Ukraine military parade

Members of the military carry a large Ukrainian flag during Ukraine’s Independence Day parade on August 24, 2021(Brendan Hoffman/Getty Images)

Of course, websites can be hacked, transmissions jammed, printing presses seized. But even if an invader can shut down communications during wartime — and Russia’s failure to do this in Ukraine is glaring — it’s largely too late if strong national identity has already formed. Years of exposure to mass media helps create such identities by exposing populations to a common language, ideas, and experiences, creating what scholar Benedict Anderson called an “imagined community” that goes far beyond people’s face-to-face connections. And once people identify with something beyond their village, they’re more likely to mobilize themselves to defend it.

In Ukraine today, it’s clear that millions of Ukrainians identify with the national cause, strongly enough to fight for it.  What about Taiwan? It is one of the world’s most wired and mobilized societies. As of 2021, 98 percent of the population had a smartphone. 67 percent of them typically turn out for elections — up to 75 percent in 2020.

Now, historically, both Beijing and Taipei agreed that Taiwan was inextricably part of a united China: They just disagreed on who should be in charge.

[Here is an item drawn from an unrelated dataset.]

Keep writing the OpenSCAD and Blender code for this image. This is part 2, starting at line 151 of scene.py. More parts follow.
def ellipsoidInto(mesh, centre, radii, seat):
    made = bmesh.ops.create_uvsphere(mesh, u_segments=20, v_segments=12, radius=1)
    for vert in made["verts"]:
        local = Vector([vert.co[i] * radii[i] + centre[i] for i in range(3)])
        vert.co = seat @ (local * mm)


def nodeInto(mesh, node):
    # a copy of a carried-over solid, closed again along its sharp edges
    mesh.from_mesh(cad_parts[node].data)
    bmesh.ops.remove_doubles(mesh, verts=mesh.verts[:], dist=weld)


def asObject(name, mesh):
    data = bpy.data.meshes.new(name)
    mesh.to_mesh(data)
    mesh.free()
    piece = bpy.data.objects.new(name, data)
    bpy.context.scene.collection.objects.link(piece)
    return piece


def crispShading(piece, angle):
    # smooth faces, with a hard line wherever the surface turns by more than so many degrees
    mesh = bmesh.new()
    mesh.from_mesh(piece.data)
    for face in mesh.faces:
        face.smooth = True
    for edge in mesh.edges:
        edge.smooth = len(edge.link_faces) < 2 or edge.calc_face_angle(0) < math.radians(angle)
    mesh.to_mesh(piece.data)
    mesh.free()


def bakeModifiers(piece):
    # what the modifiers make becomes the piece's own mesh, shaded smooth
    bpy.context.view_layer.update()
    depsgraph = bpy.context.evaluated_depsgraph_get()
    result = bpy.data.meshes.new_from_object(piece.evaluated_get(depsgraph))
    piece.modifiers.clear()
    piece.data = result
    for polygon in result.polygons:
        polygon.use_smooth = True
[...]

But in recent opinion polls, 68 percent of Taiwan’s population identified themselves as Taiwanese, less than two percent as Chinese, and 28 percent as both. 64 percent said they would “absolutely” or “probably” fight to defend Taiwan.

Those figures suggest a Ukrainian-style territorial defense militia would find plenty of recruits in Taiwan. Armed with modern missiles and drones, and defending urban terrain, they could be a formidable obstacle to any Chinese invasion.

Aggression is hardly obsolete, and China is much stronger than Russia. But Ukraine suggests the right kind of defense is increasingly effective, and democracies around the world should look to its example.